Modeling code records
○ ○ ○ ○ ○
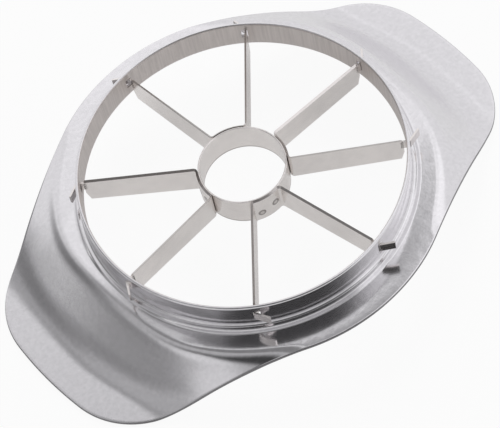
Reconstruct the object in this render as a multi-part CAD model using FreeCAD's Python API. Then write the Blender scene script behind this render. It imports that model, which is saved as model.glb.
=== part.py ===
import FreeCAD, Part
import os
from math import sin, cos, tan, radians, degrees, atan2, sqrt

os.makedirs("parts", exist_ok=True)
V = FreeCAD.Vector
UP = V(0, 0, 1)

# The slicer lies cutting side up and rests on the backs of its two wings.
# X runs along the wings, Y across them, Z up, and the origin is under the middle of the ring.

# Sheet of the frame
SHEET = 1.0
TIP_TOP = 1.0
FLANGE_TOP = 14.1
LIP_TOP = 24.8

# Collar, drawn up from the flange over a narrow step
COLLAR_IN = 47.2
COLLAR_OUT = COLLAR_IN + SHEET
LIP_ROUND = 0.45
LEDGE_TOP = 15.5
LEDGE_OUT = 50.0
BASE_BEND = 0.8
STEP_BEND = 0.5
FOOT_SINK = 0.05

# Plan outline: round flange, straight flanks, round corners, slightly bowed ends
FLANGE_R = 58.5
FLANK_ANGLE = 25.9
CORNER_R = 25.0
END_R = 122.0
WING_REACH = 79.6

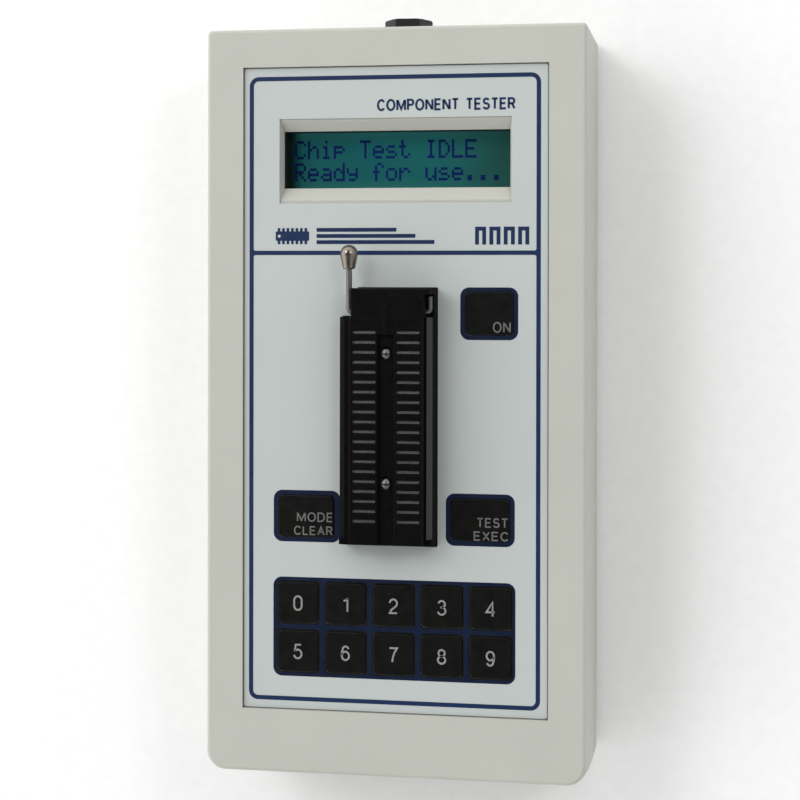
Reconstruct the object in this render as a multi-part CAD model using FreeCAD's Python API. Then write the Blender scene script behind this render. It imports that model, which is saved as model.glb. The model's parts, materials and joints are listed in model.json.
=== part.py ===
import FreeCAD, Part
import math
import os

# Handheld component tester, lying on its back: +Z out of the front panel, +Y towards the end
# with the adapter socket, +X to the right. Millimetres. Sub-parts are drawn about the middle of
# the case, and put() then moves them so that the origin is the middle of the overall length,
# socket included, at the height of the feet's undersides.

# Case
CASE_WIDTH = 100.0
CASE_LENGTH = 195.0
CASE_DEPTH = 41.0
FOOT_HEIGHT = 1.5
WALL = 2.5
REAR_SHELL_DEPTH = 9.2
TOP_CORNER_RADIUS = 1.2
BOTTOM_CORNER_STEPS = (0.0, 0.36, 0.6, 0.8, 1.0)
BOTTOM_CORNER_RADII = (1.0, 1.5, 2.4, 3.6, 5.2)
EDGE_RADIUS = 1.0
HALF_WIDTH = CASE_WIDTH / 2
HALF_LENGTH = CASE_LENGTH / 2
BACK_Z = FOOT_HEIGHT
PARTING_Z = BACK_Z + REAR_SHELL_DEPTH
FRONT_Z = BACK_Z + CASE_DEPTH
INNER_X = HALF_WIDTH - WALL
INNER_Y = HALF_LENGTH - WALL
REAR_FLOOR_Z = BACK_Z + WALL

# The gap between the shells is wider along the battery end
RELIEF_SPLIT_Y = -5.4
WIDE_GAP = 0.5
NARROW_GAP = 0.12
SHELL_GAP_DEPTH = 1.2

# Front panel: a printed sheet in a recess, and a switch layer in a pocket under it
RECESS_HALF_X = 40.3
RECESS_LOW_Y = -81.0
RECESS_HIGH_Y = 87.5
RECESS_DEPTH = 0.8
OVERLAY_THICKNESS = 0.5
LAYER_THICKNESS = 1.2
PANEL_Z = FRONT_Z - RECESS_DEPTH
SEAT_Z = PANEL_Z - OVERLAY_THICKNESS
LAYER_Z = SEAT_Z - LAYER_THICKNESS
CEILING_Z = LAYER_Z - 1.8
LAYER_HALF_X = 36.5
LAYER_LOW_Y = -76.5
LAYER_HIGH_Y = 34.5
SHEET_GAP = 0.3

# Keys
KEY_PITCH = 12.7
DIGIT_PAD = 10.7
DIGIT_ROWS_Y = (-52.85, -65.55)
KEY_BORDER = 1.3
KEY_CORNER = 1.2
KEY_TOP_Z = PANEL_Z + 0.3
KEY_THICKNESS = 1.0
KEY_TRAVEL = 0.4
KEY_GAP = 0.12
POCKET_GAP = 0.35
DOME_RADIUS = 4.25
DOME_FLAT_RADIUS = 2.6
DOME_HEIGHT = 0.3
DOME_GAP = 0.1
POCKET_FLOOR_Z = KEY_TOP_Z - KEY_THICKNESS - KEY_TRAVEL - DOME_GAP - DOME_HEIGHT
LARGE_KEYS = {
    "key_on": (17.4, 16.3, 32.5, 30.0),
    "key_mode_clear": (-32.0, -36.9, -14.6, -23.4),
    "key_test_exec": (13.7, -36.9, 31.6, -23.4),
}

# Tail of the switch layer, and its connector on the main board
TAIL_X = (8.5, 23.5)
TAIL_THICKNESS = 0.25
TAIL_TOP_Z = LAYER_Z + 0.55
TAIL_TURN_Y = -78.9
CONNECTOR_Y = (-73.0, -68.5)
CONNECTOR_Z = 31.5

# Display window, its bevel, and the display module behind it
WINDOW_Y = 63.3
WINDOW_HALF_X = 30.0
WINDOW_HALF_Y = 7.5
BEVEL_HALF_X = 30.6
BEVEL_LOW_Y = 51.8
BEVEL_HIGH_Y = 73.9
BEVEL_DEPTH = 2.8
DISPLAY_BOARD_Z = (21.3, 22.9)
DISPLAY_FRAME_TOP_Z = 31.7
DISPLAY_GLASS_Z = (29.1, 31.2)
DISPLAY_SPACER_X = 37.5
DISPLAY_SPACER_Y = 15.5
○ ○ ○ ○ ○
Exactly as written, please reproduce the lines from the first line of the data to the line containing "# socket included, at", inclusive, and nothing else.

▸ **Complete response**
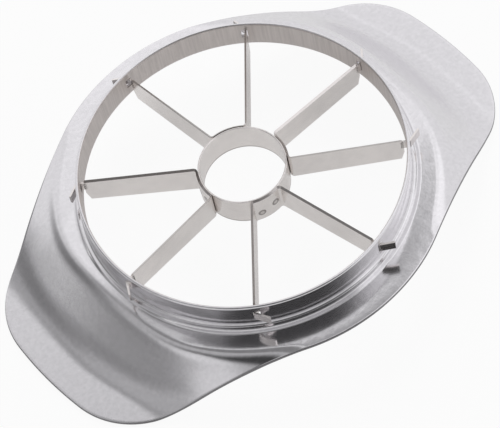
Reconstruct the object in this render as a multi-part CAD model using FreeCAD's Python API. Then write the Blender scene script behind this render. It imports that model, which is saved as model.glb.
=== part.py ===
import FreeCAD, Part
import os
from math import sin, cos, tan, radians, degrees, atan2, sqrt

os.makedirs("parts", exist_ok=True)
V = FreeCAD.Vector
UP = V(0, 0, 1)

# The slicer lies cutting side up and rests on the backs of its two wings.
# X runs along the wings, Y across them, Z up, and the origin is under the middle of the ring.

# Sheet of the frame
SHEET = 1.0
TIP_TOP = 1.0
FLANGE_TOP = 14.1
LIP_TOP = 24.8

# Collar, drawn up from the flange over a narrow step
COLLAR_IN = 47.2
COLLAR_OUT = COLLAR_IN + SHEET
LIP_ROUND = 0.45
LEDGE_TOP = 15.5
LEDGE_OUT = 50.0
BASE_BEND = 0.8
STEP_BEND = 0.5
FOOT_SINK = 0.05

# Plan outline: round flange, straight flanks, round corners, slightly bowed ends
FLANGE_R = 58.5
FLANK_ANGLE = 25.9
CORNER_R = 25.0
END_R = 122.0
WING_REACH = 79.6

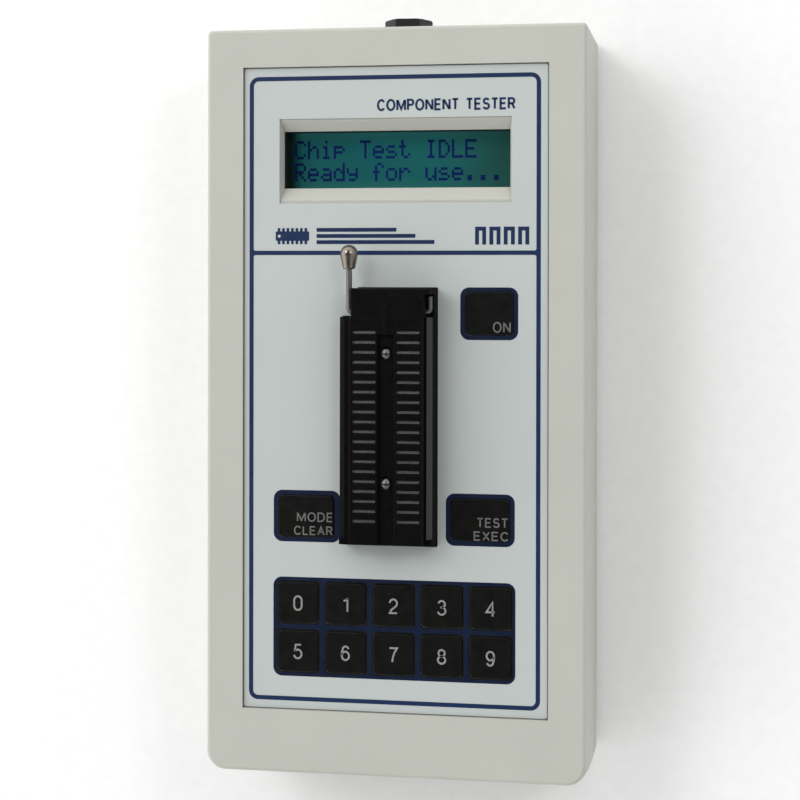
Reconstruct the object in this render as a multi-part CAD model using FreeCAD's Python API. Then write the Blender scene script behind this render. It imports that model, which is saved as model.glb. The model's parts, materials and joints are listed in model.json.
=== part.py ===
import FreeCAD, Part
import math
import os

# Handheld component tester, lying on its back: +Z out of the front panel, +Y towards the end
# with the adapter socket, +X to the right. Millimetres. Sub-parts are drawn about the middle of
# the case, and put() then moves them so that the origin is the middle of the overall length,
# socket included, at the height of the feet's undersides.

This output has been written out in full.